Steele and Morton share Co-Wrestlers of the Year

ARLINGTON — No matter what injuries and obstacles Sibley East sophomore Drayden Morton and junior Derek Steele faced entering this past high school wrestling season, there was nothing going to stop the duo from getting back to the state tournament and ending their time there as Class A state champions.

While Morton took home a first-place state medal last year at 106 pounds, Steele came up a little short and finished with a second-place state medal at 113. This year, both standout grapplers finished as champions.

Sibley East has never had two state champions in the same season before until Steele and Morton checked off that box this year.

In addition to ending their seasons as state champions, both wrestlers were also named the 2019-2020 All-Journal Co-Wrestlers of the Year.

Steele ended his season with a 50-2 record, 26 pins, 76 takedowns and 260 team points. Morton finished the season with a 28-3 record, eight pins, 54 takedowns and 137 team points.

Steele had a shorter summer to hone his craft in 2019, battling a dislocated and fractured elbow that kept him off the mat almost the entire summer. He returned to action in August.

That summer setback didn’t deter Steele, though.

“Beginning of the season, I wore a sleeve that kept the padding on it because it was still bothering me a little bit in the beginning of the year, but once I got mat time on it and got muscles back to full strength again, then there was no problem,” Steele said of the injury. “Everyone comes in with a little bit of injuries and dings, but I felt great at the state tournament. Everyone’s worried they’re going to get a sprain or something before the state tournament, just a little something, but I came in good. The elbow did worry me in the beginning of the year, but once I got used to it again and the strength built back up in it, there was no problem.”

Steele wasn’t the only one battling back from injury, though.

Morton missed a month of wrestling last summer with a compound fracture in his right ring finger.
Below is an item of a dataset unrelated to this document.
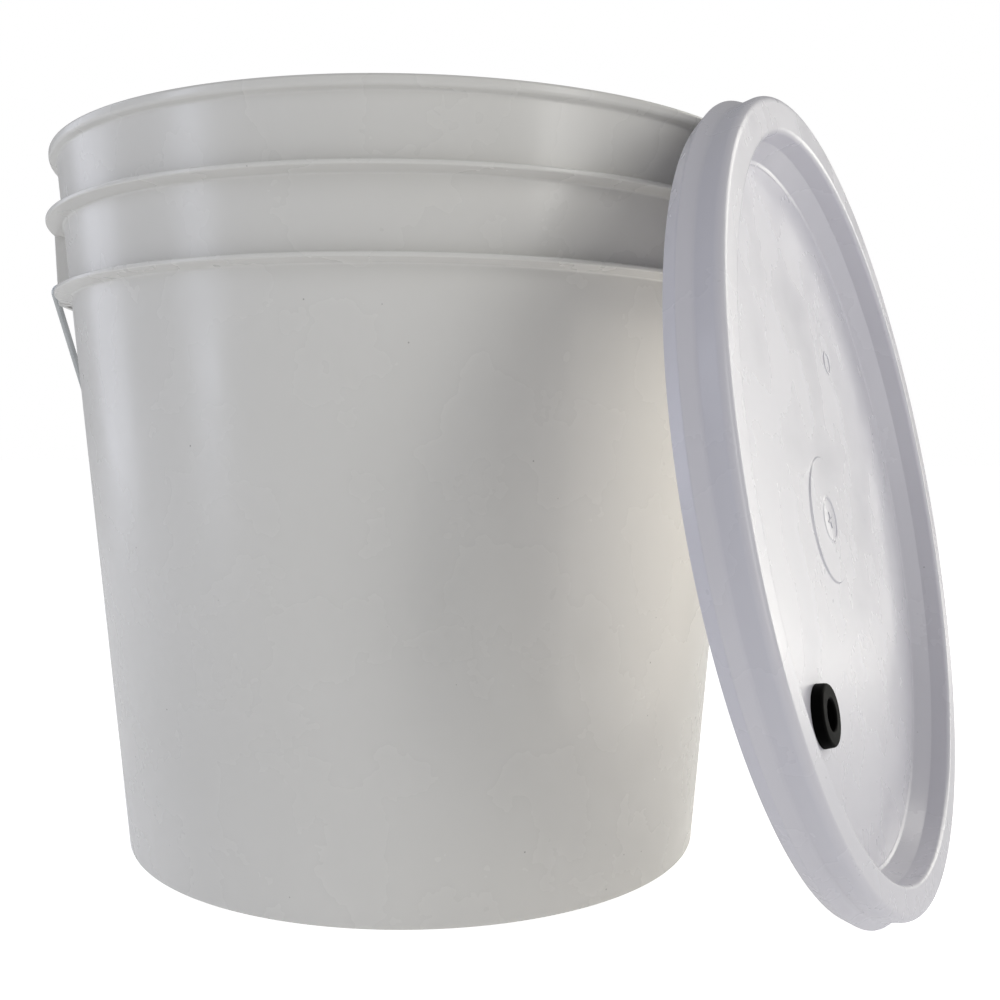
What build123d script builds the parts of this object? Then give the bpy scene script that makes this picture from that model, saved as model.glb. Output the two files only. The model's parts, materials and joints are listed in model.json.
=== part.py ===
from build123d import *
from math import cos, radians, sin
import os

# Fermenting bucket: a tapered pail with a wire bail, and its drilled lid leaning on the rim.
# Millimetres, +Z up. The origin is the centre of the bucket's foot ring, on the floor.
# The ears, and so the bail's pivot axis, lie along X. The bail hangs at the back, +Y.

# ---- pail ------------------------------------------------------------------------------------
pail_height = 237.7
base_radius = 107.4            # outside of the wall at the floor
wall_taper = 0.0514            # growth of the wall's radius for each millimetre of height
wall_thickness = 2.0
foot_height = 3.0              # how far the floor panel stands above the ground
foot_width = 4.4
floor_thickness = 2.4
base_corner = 2.0
inner_corner = 3.5

rim_radius = 121.8             # outer edge of the rim's lip
rim_edge = 2.8                 # height of the lip's outer face
rim_slope = 0.7                # how much deeper the lip is at the wall than at its edge
upper_rib_radius = 123.9
upper_rib_top = 216.8
lower_rib_radius = 122.6
lower_rib_top = 194.5
rib_edge = 1.3                 # thickness of a rib at its outer edge
rib_slope = 0.9                # how much thicker a rib is at the wall

# ---- ears and bail ---------------------------------------------------------------------------
ear_face = 123.0               # distance of the ear's outer face from the pail's axis
ear_half_width = 12.0
ear_plate = 1.8
ear_side = 2.0
pocket_inner = 118.7           # flat inner side of the ear's pocket, just outside the wall
pivot_height = 200.0
wire_radius = 1.2
pivot_clearance = 0.08
bail_half_width = 128.0        # distance of a leg's centre line from the pail's axis
bail_reach = 172.5             # from the pivot axis to the middle of the bail
bail_corner = 84.0
pivot_bend = 3.2
wire_end = 119.4               # distance of the wire's two ends from the pail's axis
bail_drop = 45.7               # degrees below the horizontal where the bail rests on the wall

grip_length = 86.0
grip_radius = 8.0
grip_waist = 7.2
grip_collar = 5.0
grip_bore = wire_radius + pivot_clearance
groove_count = 9
groove_pitch = 7.0
groove_radius = 2.2
groove_depth = 0.6

# ---- lid -------------------------------------------------------------------------------------
# Depths in the lid are measured down from the plane of its crown, along the lid's outward normal.
crown_radius = 123.9
crown_shoulder = 2.5           # rounding of the crown's outer edge
crown_inner = 113.2
crown_lip = 1.5                # rounding of the crown's inner edge
waist_depth = 8.0
bead_radius = 126.5            # widest part of the skirt, a bead just above its open edge
bead_depth = 11.7
bead_round = 1.2
skirt_edge_radius = 123.6
skirt_depth = 14.8
skirt_wall = 1.6
bead_inner = 123.4             # inside of the skirt behind the bead
snap_radius = 121.2            # inner ridge that grips under the rim's lip when the lid is on
snap_depth = 9.0
lid_wall = 1.8
plug_depth = 6.6               # where the plug wall ends and the slope to the panel begins
panel_radius = 109.8
panel_depth = 12.2
channel_inner = 115.2
channel_outer = 122.4
gasket_thickness = 2.4
gasket_margin = 0.9

hub_radius = 20.0              # raised disc in the middle of the panel
hub_height = 0.5

lid_azimuth = -32.85           # degrees from +X, the way the lid faces
lid_tilt = 13.64               # degrees that the lid's face looks upward
lid_reach = 164.4              # distance of the lid's centre from the pail's axis, that way
lid_sideways = 4.1             # shift along the lid's own horizontal direction
foot_circle = 123.2            # the ring of the bead on which the leaning lid stands
foot_bead = 3.3                # and how far the bead bulges from that ring

# ---- airlock grommet ---------------------------------------------------------------------------
grommet_x = -50.7              # place in the lid, along its horizontal direction
grommet_y = -53.1              # and up its face
grommet_radius = 9.3
grommet_flange = 3.4
grommet_neck = 6.35
grommet_bore = 4.6
grommet_gap = 0.05             # between the neck and the hole in the lid


def wall_radius(height):
    """Outside radius of the pail's wall at a height above the floor."""
    return base_radius + wall_taper * height


# ---- worked out ----------------------------------------------------------------------------------
normal = Vector(
    cos(radians(lid_tilt)) * cos(radians(lid_azimuth)),
    cos(radians(lid_tilt)) * sin(radians(lid_azimuth)),
    sin(radians(lid_tilt)),
)
across = Vector(-sin(radians(lid_azimuth)), cos(radians(lid_azimuth)), 0)
up_face = normal.cross(across)
facing = Vector(cos(radians(lid_azimuth)), sin(radians(lid_azimuth)), 0)

# The skirt's bead stands on the floor, so its ring is one bead radius above it at the lowest point.
lid_height = foot_bead + foot_circle * cos(radians(lid_tilt)) + bead_depth * sin(radians(lid_tilt))
lid_centre = facing * lid_reach + across * lid_sideways + Vector(0, 0, lid_height)

lid_face = Plane(origin=lid_centre, x_dir=across, z_dir=normal)
lid_section = Plane(origin=lid_centre, x_dir=across, z_dir=-up_face)
lid_axis = Axis(lid_centre, normal)

bail_plane = Plane(
    origin=(0, 0, pivot_height),
    x_dir=(1, 0, 0),
    z_dir=(0, sin(radians(bail_drop)), cos(radians(bail_drop))),
)

os.makedirs("parts", exist_ok=True)


def write(node, name):
    """Label a finished piece and write it as its own STEP file."""
    node.part.label = name
    export_step(node.part, "parts/" + name + ".step")


# ---- bucket_body ---------------------------------------------------------------------------------
# One moulding: the tapered shell on its foot ring, the rim's lip, two ribs and the two ear boxes
# between the ribs, whose outer plates carry the bail. The ears' pockets are open below.
flanges = [
    (rim_radius, pail_height, rim_edge, rim_slope),
    (upper_rib_radius, upper_rib_top, rib_edge, rib_slope),
    (lower_rib_radius, lower_rib_top, rib_edge, rib_slope),
]
floor_top = foot_height + floor_thickness
ear_root = wall_radius(lower_rib_top) - wall_thickness / 2
ear_bottom = lower_rib_top - rib_edge - rib_slope
ear_top = upper_rib_top - rib_edge
ear_back = ear_face - ear_plate

with BuildPart() as bucket_body:
    with BuildSketch(Plane.XZ):
        with BuildLine():
            FilletPolyline(
                (0, foot_height),
                (base_radius - foot_width, foot_height),
                (base_radius - foot_width, 0),
                (base_radius, 0),
                (wall_radius(pail_height), pail_height),
                (wall_radius(pail_height) - wall_thickness, pail_height),
                (wall_radius(floor_top) - wall_thickness, floor_top),
                (0, floor_top),
                radius=[0, 1, 0.4, base_corner, 0, wall_thickness * 0.4, inner_corner, 0],
                close=True,
            )
        make_face()
    revolve(axis=Axis.Z)

    for radius, top, edge, slope in flanges:
        root = wall_radius(top) - wall_thickness / 2
        with BuildSketch(Plane.XZ) as flange_section:
            with BuildLine():
                Polyline(
                    (root, top),
                    (radius, top),
                    (radius, top - edge),
                    (wall_radius(top), top - edge - slope),
                    (root, top - edge - slope),
                    close=True,
                )
            make_face()
            fillet(flange_section.vertices().group_by(Axis.X)[-1], edge * 0.42)
        revolve(axis=Axis.Z)

    for side in (-1, 1):
        with BuildSketch(Plane.XY.offset(ear_bottom)):
            with Locations((side * (ear_root + ear_face) / 2, 0)):
                Rectangle(ear_face - ear_root, 2 * ear_half_width)
        extrude(amount=ear_top - ear_bottom)
        with BuildSketch(Plane.XY.offset(ear_bottom)):
            with Locations((side * (pocket_inner + ear_back) / 2, 0)):
                RectangleRounded(ear_back - pocket_inner, 2 * (ear_half_width - ear_side), 0.8)
        extrude(amount=ear_top - ear_side - ear_bottom, mode=Mode.SUBTRACT)
        with BuildSketch(Plane.YZ.offset(side * ear_back)):
            with Locations((0, pivot_height)):
                Circle(wire_radius + pivot_clearance)
        extrude(amount=side * 2 * ear_plate, mode=Mode.SUBTRACT)

write(bucket_body, "bucket_body")

# ---- bail_wire -----------------------------------------------------------------------------------
# A round wire: two legs, two wide corners and a straight stretch for the grip, with both ends
# bent inwards through the ears. It lies back against the pail.
with BuildPart() as bail_wire:
    with BuildLine(bail_plane) as bail_line:
        FilletPolyline(
            (-wire_end, 0),
            (-bail_half_width, 0),
            (-bail_half_width, bail_reach),
            (bail_half_width, bail_reach),
            (bail_half_width, 0),
            (wire_end, 0),
            radius=[pivot_bend, bail_corner, bail_corner, pivot_bend],
        )
    with BuildSketch(Plane(origin=bail_line.line @ 0, z_dir=bail_line.line % 0)):
        Circle(wire_radius)
    sweep()

write(bail_wire, "bail_wire")

# ---- bail_grip -----------------------------------------------------------------------------------
# A plastic roller on the straight stretch: a barrel with a collar at each end and shallow
# finger grooves.
grip_centre = bail_plane.from_local_coords((0, bail_reach, 0))
grip_half = grip_length / 2
with BuildPart() as bail_grip:
    with BuildSketch(Plane(origin=grip_centre, x_dir=(1, 0, 0), z_dir=bail_plane.z_dir)) as grip_section:
        with BuildLine():
            FilletPolyline(
                (-grip_half, grip_bore),
                (-grip_half, grip_radius),
                (-grip_half + grip_collar, grip_radius),
                (-grip_half + grip_collar + 3, grip_waist),
                (grip_half - grip_collar - 3, grip_waist),
                (grip_half - grip_collar, grip_radius),
                (grip_half, grip_radius),
                (grip_half, grip_bore),
                radius=[0, 1.2, 2, 3, 3, 2, 1.2, 0],
                close=True,
            )
        make_face()
    revolve(axis=Axis(grip_centre, (1, 0, 0)))
    for place in range(-groove_count // 2 + 1, groove_count // 2 + 1):
        groove_x = place * groove_pitch
        with BuildSketch(Plane(origin=grip_centre, x_dir=(1, 0, 0), z_dir=bail_plane.z_dir)):
            with Locations((groove_x, grip_waist + groove_radius - groove_depth)):
                Circle(groove_radius)
        revolve(axis=Axis(grip_centre, (1, 0, 0)), mode=Mode.SUBTRACT)

write(bail_grip, "bail_grip")

# ---- lid -----------------------------------------------------------------------------------------
# A sunk panel, a plug wall that stands inside the pail's mouth, a crown over the channel for the
# rim, and a skirt with a bead outside and a gripping ridge inside.
channel_top = -lid_wall
with BuildPart() as lid:
    with BuildSketch(lid_section):
        with BuildLine():
            FilletPolyline(
                (0, -panel_depth),
                (panel_radius, -panel_depth),
                (crown_inner, -plug_depth),
                (crown_inner, 0),
                (crown_radius, 0),
                (crown_radius, -waist_depth),
                (bead_radius, -bead_depth),
                (skirt_edge_radius, -skirt_depth),
                (skirt_edge_radius - skirt_wall, -skirt_depth),
                (bead_inner, -bead_depth - 0.8),
                (snap_radius, -snap_depth),
                (channel_outer, -snap_depth + 3),
                (channel_outer, channel_top),
                (channel_inner, channel_top),
                (channel_inner, -plug_depth - 1.8),
                (panel_radius + 1.2, -panel_depth - lid_wall),
                (0, -panel_depth - lid_wall),
                radius=[0, 1.2, 1.2, crown_lip, crown_shoulder, 5, bead_round, 0.4, 0.4, 1, 0.5, 0.5, 1, 1, 1, 1.4, 0],
                close=True,
            )
        make_face()
    revolve(axis=lid_axis)
    with BuildSketch(lid_face.offset(-panel_depth)):
        Circle(hub_radius)
    extrude(amount=hub_height)
    with BuildSketch(lid_face.offset(-panel_depth)):
        with Locations((grommet_x, grommet_y)):
            Circle(grommet_neck + grommet_gap)
    extrude(amount=-lid_wall, mode=Mode.SUBTRACT)

write(lid, "lid")

# ---- lid_gasket ----------------------------------------------------------------------------------
# A flat sealing ring that lies in the top of the lid's channel.
gasket_inner = channel_inner + gasket_margin
gasket_outer = channel_outer - gasket_margin
with BuildPart() as lid_gasket:
    with BuildSketch(lid_face.offset(channel_top)):
        Circle(gasket_outer)
        Circle(gasket_inner, mode=Mode.SUBTRACT)
    extrude(amount=-gasket_thickness)
    fillet(lid_gasket.edges().filter_by(GeomType.CIRCLE), 0.6)

write(lid_gasket, "lid_gasket")

# ---- airlock_grommet -----------------------------------------------------------------------------
# A soft ring with a flange on each side of the panel and a neck between them through the hole.
grommet_spot = lid_face.from_local_coords((grommet_x, grommet_y, -panel_depth))
grommet_section = Plane(origin=grommet_spot, x_dir=across, z_dir=-up_face)
with BuildPart() as airlock_grommet:
    with BuildSketch(grommet_section):
        with BuildLine():
            FilletPolyline(
                (grommet_bore, grommet_flange),
                (grommet_radius, grommet_flange),
                (grommet_radius, 0),
                (grommet_neck, 0),
                (grommet_neck, -lid_wall),
                (grommet_radius - 0.8, -lid_wall),
                (grommet_radius - 0.8, -lid_wall - grommet_flange),
                (grommet_bore, -lid_wall - grommet_flange),
                radius=[0.7, 1.1, 0.3, 0, 0, 0.3, 1.1, 0.7],
                close=True,
            )
        make_face()
    revolve(axis=Axis(grommet_spot, normal))

write(airlock_grommet, "airlock_grommet")
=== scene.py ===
import json
from math import cos, pi, radians, sin, tan

import bmesh
import bpy
from mathutils import Matrix, Vector


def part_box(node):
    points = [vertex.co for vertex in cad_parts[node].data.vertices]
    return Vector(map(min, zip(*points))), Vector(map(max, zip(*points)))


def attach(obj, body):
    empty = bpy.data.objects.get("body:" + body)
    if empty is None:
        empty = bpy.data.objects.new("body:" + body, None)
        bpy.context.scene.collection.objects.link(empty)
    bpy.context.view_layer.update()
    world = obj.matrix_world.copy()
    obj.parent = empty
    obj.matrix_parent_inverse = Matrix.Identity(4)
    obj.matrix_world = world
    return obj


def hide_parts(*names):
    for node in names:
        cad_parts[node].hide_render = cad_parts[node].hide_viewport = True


# A plastic fermenting pail on a pale floor, with its lid leaning on the rim. Shapes are drawn in
# millimetres in each piece's own frame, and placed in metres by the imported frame's joints and mounts.

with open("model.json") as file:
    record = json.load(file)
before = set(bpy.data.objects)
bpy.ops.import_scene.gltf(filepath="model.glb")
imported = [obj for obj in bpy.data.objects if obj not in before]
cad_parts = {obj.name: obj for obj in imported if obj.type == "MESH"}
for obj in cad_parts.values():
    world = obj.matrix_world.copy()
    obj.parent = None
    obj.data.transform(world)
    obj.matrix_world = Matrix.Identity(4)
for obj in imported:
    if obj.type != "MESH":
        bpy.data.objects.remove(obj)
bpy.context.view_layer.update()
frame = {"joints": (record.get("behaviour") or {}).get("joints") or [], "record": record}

MM = 0.001

# Points closer than this, in millimetres, are welded into one.
WELD = 0.0005
# Sides of a full turn, on the pail and lid and on the small turned parts.
WIDE_TURN = 288
SMALL_TURN = 96

# ---- the frame -----------------------------------------------------------------------------------
joints = {joint["name"]: joint for joint in frame["joints"]}
mounts = {mount["name"]: mount for mount in frame["record"]["mounts"]}

pail_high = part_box("bucket_body")[1]
wire_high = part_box("bail_wire")[1]
grip_low, grip_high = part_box("bail_grip")
pivot = Vector(joints["bail_hinge"]["pos_m"])
grip_centre = Vector(joints["grip_roll"]["pos_m"])
lid_normal = Vector(mounts["airlock_bore"]["axis"]).normalized()
lid_across = Vector(joints["lid_tip"]["axis"]).normalized()
lid_up = lid_normal.cross(lid_across)
right = Vector((1, 0, 0))
reach_way = (grip_centre - pivot).normalized()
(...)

He then missed the beginning of the 2019-2020 season with a torn meniscus before returning to action in mid January after a month and a half out.

“I was just really thankful that God gave me that opportunity to try for another state title and have it heal in time and let me feel a lot closer to normal,” Morton said about coming back from his injuries.

Morton added that his torn meniscus did have a minor change in how he wrestled coming back.

“It changed a little bit [how I wrestled] because I couldn’t quite do everything I normally could,” he said. “The main difference was I started leading my left leg more and started taking left leg attacks more.”

While Steele remained at 113 pounds this season to win his first state championship, Morton earned the second state title of his career 14 pounds heavier from last year.

Morton said that despite his injuries and bump up to 120 this season, he believed that he’d still achieve his goal of winning a state championship again this season.

“I was pretty confident that I’d be able to do what I wanted to do,” Morton said.

After finishing last season’s trip to state with a second-place medal and watching his teammate Morton take first, Steele said he was proud of Morton but added that it also pushed him more in his attempts to become a state champion, too.

“Our school’s never had two state champions simultaneously in the same year, so it’s something new for our school, too, but it definitely did push me,” Steele said. “Whenever your teammate does good, you always want to do just as good.”

As far as next season, Steele said that he thinks he’ll be wrestling at 120, while Morton said he’s thinking he’ll be wrestling at 126 or 132.